Największe szanse ma brytyjska grupa, która złożyła ofertę An całość Niki. Jeśli jednak nie dojdzie do umowy z nią, majątek linii zostanie podzielony na kilku kupujących. Likwidatorzy masy upadłościowej chcą doprowadzić do porozumienia do końca przyszłego tygodnia. Założyciel linii, były mistrz świata Formuły I, Niki Lauda poinformował, że decyzja powinna zapaść 28 grudnia.

Niki ogłosiła bankructwo w połowie grudnia po rezygnacji Lufthansy ze starań o część jej aktywów, uziemiła swe samoloty powodując utknięcie kilku tysięcy podróżnych.
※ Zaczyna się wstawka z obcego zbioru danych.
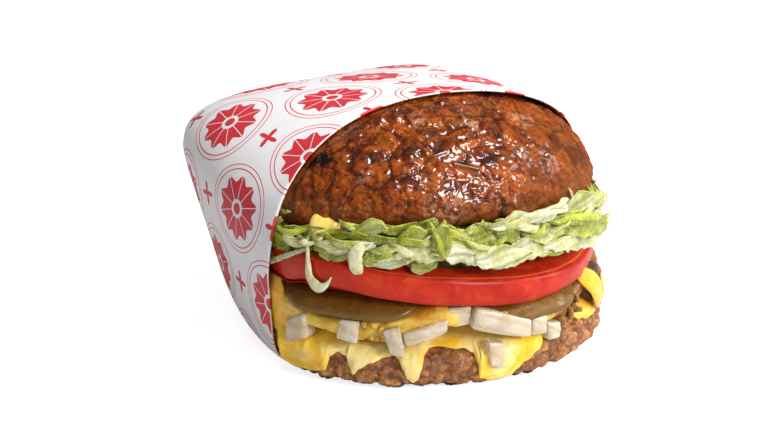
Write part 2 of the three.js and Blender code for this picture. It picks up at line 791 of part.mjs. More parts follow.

W obowiązkowym terminie sześciu kandydatów złożyło oferty na austriacką linię, pięć z nich było wiążące — ogłosił zarządca Lucas Flöther, nie ujawniając innych szczegółów. Jeden z niemieckich dzienników wymienił Tuifly i szwajcarską firmę PrivatAir — Kandydaci są bardzo zainteresowani, jestem przekonany, że będzie możliwe uratowanie dużej części działalności i wiele miejsc pracy w Austrii i w Niemczech — dodał.

Według jego informacji, wszyscy wybrani kandydaci wyrazili gotowość przyznania Niki pożyczki, dołączonej do ceny kupna tak, aby linia zachowała operacyjność do czasu realizacji transakcji. Powiedział też, że austriacki organ nadzoru lotniczego mógłby przyznać dodatkowe kilka dni, jeśli udałoby się zawrzeć porozumienie do końca przyszłego tygodnia.

Szef rady pracowniczej w Niki, Stefan Tankovits poinformował, że pracownicy Niki otrzymają wypłaty za grudzień, zawieszone wraz z ogłoszeniem bankructwa.